Health checks are your primary defense against failed right-sizing attempts. Ensure your load balancer is configured to automatically remove instances that become unresponsive due to resource exhaustion. This automated failover prevents a single under-provisioned instance from impacting the overall availability of your service.
Finally, establish a feedback loop where you measure the financial impact of your changes versus the performance metrics. If a twenty percent reduction in cost leads to a fifty percent increase in p99 latency, the right-sizing was likely too aggressive. The sweet spot is where cost decreases while latency and error rates remain within acceptable bounds.
Automated Remediation Loops
Manual right-sizing is a point-in-time fix that eventually becomes outdated as your application evolves. The ultimate goal is to build automated remediation loops that suggest or apply changes based on real-time data. Tools like AWS Instance Scheduler or third-party FinOps platforms can automate the shutdown of non-production resources during off-hours.

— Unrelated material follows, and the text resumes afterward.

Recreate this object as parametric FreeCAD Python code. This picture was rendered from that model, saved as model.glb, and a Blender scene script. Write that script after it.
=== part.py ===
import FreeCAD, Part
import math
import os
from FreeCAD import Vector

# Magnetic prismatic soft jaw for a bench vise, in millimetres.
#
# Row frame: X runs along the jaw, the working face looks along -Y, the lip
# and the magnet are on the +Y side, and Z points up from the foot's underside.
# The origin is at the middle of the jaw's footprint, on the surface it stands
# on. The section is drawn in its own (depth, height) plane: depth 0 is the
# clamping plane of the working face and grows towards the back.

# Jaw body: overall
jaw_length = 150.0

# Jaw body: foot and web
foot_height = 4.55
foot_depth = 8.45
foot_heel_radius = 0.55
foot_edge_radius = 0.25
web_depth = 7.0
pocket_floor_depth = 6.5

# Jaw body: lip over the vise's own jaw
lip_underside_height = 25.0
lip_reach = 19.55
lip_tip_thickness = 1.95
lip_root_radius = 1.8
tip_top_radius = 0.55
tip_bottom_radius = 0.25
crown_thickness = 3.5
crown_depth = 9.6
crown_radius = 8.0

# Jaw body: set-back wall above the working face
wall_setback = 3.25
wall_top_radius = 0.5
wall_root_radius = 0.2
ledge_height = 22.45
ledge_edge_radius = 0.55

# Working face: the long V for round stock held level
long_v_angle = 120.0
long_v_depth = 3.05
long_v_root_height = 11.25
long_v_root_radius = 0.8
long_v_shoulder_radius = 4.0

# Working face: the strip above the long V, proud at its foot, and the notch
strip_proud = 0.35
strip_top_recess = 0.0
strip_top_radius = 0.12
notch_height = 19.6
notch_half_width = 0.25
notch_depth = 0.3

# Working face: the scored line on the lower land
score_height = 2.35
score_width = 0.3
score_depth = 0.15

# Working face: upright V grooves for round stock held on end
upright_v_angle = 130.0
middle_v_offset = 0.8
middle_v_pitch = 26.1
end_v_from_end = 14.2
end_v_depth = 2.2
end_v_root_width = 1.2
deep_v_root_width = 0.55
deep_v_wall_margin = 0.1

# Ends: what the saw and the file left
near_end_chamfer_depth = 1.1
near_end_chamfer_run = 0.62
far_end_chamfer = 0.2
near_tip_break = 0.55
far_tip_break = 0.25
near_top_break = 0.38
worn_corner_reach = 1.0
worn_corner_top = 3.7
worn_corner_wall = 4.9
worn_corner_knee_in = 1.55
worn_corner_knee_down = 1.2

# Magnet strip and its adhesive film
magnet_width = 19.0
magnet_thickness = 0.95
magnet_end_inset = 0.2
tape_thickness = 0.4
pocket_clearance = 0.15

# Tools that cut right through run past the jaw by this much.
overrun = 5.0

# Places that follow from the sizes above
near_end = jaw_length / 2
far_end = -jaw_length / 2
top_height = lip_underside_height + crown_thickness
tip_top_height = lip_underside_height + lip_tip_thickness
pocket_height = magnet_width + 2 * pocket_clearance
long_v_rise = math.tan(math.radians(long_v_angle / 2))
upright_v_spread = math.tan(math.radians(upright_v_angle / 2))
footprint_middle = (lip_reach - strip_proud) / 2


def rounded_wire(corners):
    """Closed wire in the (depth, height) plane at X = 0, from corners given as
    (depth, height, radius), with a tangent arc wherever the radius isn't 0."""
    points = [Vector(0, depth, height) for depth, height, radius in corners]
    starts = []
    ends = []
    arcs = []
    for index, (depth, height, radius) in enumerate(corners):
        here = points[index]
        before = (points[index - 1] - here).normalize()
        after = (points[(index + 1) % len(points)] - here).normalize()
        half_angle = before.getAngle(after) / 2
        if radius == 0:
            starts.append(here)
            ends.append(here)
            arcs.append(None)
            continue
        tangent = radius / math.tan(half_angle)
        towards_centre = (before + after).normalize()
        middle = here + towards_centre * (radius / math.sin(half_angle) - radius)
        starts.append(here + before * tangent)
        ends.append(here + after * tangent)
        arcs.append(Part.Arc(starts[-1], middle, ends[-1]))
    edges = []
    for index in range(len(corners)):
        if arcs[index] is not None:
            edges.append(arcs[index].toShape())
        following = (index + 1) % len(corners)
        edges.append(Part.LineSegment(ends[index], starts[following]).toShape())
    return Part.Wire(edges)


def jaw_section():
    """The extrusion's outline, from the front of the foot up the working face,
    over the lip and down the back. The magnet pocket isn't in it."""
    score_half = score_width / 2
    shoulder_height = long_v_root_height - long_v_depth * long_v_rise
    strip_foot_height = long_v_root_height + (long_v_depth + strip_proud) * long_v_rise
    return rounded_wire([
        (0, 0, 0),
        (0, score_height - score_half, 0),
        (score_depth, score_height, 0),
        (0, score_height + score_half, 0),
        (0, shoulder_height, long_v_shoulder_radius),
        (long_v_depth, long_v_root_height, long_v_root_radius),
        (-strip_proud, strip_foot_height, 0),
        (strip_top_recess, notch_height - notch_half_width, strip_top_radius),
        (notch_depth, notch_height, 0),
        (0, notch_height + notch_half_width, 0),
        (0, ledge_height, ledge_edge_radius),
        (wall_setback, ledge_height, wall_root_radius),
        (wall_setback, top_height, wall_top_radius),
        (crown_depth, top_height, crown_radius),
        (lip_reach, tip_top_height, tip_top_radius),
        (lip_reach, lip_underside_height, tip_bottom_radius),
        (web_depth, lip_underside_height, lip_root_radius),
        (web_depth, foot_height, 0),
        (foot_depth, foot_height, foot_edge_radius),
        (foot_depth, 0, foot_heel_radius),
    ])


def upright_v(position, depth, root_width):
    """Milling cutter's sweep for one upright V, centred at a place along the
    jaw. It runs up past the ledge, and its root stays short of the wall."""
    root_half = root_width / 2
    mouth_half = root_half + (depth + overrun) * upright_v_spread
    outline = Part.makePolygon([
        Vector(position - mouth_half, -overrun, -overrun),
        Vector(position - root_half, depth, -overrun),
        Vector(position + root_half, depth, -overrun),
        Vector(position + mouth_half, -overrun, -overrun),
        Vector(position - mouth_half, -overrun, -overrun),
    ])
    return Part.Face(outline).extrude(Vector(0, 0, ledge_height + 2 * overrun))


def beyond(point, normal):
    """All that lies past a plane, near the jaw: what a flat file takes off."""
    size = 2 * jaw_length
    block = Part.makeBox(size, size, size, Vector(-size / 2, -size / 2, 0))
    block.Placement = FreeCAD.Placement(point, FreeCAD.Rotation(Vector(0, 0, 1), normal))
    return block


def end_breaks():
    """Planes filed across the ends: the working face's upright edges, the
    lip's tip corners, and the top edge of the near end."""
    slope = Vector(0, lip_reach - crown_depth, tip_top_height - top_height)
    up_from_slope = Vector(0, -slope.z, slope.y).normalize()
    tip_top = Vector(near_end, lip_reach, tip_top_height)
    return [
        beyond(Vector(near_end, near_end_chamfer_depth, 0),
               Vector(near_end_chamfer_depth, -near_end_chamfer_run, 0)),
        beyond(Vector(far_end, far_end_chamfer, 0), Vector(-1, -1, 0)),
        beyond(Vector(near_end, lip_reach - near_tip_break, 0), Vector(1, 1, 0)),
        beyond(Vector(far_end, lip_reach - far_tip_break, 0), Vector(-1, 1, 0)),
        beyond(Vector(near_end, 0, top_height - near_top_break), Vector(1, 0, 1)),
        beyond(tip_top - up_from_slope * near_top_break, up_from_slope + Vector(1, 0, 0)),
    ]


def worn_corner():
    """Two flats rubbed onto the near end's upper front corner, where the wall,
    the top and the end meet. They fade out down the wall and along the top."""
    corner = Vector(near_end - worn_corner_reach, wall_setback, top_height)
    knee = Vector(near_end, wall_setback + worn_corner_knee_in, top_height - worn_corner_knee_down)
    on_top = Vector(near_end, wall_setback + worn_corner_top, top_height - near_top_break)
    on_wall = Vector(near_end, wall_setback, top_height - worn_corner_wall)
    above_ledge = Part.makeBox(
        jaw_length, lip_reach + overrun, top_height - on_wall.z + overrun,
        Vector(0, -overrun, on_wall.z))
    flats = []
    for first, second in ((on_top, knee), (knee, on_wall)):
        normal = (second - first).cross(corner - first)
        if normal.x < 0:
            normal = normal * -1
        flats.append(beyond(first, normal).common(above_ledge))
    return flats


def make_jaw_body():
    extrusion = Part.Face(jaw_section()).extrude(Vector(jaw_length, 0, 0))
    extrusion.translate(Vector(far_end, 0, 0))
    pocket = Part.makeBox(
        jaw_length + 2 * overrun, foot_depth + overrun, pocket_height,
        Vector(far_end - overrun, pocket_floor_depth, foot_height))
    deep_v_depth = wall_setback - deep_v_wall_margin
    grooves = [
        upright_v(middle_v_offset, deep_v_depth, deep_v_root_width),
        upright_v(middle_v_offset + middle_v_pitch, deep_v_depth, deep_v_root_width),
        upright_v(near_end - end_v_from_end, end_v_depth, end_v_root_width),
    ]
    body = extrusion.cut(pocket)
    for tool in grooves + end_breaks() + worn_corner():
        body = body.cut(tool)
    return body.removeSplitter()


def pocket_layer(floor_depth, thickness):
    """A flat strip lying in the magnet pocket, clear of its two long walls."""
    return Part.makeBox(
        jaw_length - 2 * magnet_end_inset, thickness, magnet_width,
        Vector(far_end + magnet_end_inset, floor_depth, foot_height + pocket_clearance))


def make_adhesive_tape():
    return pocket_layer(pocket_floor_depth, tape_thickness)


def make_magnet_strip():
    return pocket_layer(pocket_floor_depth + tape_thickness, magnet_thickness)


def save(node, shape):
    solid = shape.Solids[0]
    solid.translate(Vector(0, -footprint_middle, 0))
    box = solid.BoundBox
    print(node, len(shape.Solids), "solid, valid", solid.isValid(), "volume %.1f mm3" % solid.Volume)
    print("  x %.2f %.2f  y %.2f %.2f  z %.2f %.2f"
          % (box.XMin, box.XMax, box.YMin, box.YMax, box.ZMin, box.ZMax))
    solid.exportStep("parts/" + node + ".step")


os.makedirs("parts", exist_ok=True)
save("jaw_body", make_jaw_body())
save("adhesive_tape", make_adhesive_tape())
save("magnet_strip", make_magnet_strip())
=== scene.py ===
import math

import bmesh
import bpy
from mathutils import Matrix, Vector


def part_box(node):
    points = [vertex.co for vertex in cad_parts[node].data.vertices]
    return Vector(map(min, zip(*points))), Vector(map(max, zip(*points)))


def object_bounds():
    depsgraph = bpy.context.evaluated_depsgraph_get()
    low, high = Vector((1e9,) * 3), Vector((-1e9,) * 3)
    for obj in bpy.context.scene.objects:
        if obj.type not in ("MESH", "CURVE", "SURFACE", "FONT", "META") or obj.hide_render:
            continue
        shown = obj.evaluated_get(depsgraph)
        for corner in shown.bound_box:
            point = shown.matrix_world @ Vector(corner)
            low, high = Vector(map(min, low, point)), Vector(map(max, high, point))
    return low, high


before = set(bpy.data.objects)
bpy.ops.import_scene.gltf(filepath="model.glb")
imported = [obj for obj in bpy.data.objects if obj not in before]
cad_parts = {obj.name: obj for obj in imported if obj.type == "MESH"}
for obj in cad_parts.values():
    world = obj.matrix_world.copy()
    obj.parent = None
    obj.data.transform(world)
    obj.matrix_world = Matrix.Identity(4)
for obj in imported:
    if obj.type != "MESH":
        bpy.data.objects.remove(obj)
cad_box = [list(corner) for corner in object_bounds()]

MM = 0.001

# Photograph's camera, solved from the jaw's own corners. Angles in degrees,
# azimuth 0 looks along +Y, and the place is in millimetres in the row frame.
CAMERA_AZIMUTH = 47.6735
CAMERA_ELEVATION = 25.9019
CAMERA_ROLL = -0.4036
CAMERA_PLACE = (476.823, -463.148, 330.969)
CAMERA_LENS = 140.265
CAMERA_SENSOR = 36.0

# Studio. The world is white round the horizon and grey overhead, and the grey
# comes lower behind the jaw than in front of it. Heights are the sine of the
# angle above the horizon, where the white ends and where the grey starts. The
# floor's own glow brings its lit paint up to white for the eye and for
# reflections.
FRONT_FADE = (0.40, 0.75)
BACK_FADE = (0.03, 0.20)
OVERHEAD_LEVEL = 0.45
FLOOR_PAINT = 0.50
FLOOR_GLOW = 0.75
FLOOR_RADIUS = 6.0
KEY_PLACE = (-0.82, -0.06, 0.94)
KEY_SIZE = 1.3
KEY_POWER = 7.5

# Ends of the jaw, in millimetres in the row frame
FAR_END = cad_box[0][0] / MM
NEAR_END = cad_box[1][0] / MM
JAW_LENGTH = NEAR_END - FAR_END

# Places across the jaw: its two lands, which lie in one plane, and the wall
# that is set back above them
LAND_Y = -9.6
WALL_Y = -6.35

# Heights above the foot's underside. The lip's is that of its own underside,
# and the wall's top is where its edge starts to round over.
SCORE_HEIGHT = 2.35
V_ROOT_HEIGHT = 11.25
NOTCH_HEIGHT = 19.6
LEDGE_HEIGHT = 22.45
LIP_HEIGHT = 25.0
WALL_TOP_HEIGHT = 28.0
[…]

For production systems, automation should focus on right-sizing recommendations rather than direct execution. An automated system can flag underutilized instances and create a ticket for an engineer to review. This human-in-the-loop approach ensures that context which metrics cannot capture is considered before making changes.
Measuring Success and ROI
The success of a right-sizing program should be measured by the Effective Savings Rate and the change in Unit Cost. Unit cost measures how much you spend to support a specific business metric, such as cost per thousand requests or cost per active user. If your total cloud bill stays the same but your unit cost drops, your right-sizing efforts are succeeding.
Avoid focusing solely on the total dollar amount saved, as this does not account for business growth. A growing company will naturally see an increase in total cloud spend. By focusing on efficiency metrics, you can demonstrate that the engineering team is managing resources responsibly even as the infrastructure footprint expands.